◆ Exercise objective: Within the data that follows, set down exactly the lines from the one containing "tank_body();" through the one containing "imported = [obj", both ends included.

— begin Data —

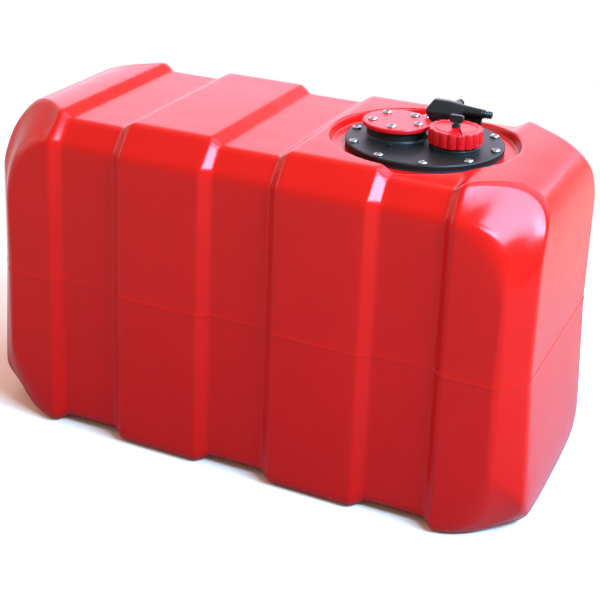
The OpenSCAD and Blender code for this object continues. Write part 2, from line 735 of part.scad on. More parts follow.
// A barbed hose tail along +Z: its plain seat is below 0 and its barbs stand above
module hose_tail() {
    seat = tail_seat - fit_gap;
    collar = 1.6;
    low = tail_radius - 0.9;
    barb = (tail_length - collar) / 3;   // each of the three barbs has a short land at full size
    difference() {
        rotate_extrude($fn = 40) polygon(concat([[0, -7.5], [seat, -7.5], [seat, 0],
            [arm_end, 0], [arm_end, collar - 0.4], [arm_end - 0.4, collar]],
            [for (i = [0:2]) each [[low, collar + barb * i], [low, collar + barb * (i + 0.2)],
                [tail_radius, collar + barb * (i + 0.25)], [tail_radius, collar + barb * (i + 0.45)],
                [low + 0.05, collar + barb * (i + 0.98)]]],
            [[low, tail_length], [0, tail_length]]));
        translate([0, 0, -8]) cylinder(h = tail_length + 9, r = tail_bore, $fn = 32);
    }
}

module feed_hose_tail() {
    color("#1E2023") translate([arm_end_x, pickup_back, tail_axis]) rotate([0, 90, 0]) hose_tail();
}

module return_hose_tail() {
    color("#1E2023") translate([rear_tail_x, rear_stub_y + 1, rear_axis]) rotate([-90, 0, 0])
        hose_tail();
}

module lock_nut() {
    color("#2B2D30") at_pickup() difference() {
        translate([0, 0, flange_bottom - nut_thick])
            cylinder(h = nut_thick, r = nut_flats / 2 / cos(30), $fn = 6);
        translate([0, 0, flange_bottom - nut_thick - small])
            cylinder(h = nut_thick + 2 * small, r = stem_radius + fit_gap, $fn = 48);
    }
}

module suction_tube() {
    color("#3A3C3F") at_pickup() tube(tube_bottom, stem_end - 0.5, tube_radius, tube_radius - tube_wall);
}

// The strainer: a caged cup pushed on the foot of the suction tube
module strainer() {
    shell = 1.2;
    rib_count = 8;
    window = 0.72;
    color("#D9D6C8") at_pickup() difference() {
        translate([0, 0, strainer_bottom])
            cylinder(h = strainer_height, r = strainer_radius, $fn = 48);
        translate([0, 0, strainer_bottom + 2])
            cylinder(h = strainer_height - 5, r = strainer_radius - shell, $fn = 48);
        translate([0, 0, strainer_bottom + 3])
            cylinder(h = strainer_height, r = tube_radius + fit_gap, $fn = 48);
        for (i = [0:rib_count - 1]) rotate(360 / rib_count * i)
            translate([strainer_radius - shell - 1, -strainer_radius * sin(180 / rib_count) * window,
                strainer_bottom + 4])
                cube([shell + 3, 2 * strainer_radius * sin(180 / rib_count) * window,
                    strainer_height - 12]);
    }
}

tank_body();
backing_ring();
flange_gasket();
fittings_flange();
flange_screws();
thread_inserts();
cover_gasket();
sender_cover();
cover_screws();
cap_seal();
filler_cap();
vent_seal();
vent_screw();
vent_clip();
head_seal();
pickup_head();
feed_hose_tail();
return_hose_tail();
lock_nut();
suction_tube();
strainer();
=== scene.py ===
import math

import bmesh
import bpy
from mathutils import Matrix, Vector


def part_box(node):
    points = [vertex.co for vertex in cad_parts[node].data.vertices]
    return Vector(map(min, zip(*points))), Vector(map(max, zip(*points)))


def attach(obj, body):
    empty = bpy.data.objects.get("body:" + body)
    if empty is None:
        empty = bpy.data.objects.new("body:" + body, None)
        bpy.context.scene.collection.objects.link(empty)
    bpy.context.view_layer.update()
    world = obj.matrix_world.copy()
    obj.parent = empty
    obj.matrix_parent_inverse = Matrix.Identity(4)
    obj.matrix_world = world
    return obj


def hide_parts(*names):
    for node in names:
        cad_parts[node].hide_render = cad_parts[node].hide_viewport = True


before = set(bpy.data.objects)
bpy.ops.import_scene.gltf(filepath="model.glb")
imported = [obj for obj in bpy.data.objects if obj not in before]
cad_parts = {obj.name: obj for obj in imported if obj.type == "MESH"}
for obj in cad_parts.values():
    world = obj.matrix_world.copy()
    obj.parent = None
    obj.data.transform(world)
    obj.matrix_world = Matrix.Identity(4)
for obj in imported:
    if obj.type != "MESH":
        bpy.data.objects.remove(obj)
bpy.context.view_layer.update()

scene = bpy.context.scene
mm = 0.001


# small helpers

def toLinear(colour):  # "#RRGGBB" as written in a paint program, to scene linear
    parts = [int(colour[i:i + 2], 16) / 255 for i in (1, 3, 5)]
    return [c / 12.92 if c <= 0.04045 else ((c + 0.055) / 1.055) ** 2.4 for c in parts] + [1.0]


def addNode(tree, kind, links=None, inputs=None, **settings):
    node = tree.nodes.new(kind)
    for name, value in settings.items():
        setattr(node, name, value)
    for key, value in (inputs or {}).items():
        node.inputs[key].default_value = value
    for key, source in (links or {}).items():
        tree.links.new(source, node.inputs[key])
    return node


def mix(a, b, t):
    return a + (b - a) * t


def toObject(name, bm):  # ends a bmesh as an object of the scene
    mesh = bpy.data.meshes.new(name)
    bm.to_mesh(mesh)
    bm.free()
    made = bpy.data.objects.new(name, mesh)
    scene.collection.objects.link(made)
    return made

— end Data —

◆ Result of this exercise:
tank_body();
backing_ring();
flange_gasket();
fittings_flange();
flange_screws();
thread_inserts();
cover_gasket();
sender_cover();
cover_screws();
cap_seal();
filler_cap();
vent_seal();
vent_screw();
vent_clip();
head_seal();
pickup_head();
feed_hose_tail();
return_hose_tail();
lock_nut();
suction_tube();
strainer();
=== scene.py ===
import math

import bmesh
import bpy
from mathutils import Matrix, Vector


def part_box(node):
    points = [vertex.co for vertex in cad_parts[node].data.vertices]
    return Vector(map(min, zip(*points))), Vector(map(max, zip(*points)))


def attach(obj, body):
    empty = bpy.data.objects.get("body:" + body)
    if empty is None:
        empty = bpy.data.objects.new("body:" + body, None)
        bpy.context.scene.collection.objects.link(empty)
    bpy.context.view_layer.update()
    world = obj.matrix_world.copy()
    obj.parent = empty
    obj.matrix_parent_inverse = Matrix.Identity(4)
    obj.matrix_world = world
    return obj


def hide_parts(*names):
    for node in names:
        cad_parts[node].hide_render = cad_parts[node].hide_viewport = True


before = set(bpy.data.objects)
bpy.ops.import_scene.gltf(filepath="model.glb")
imported = [obj for obj in bpy.data.objects if obj not in before]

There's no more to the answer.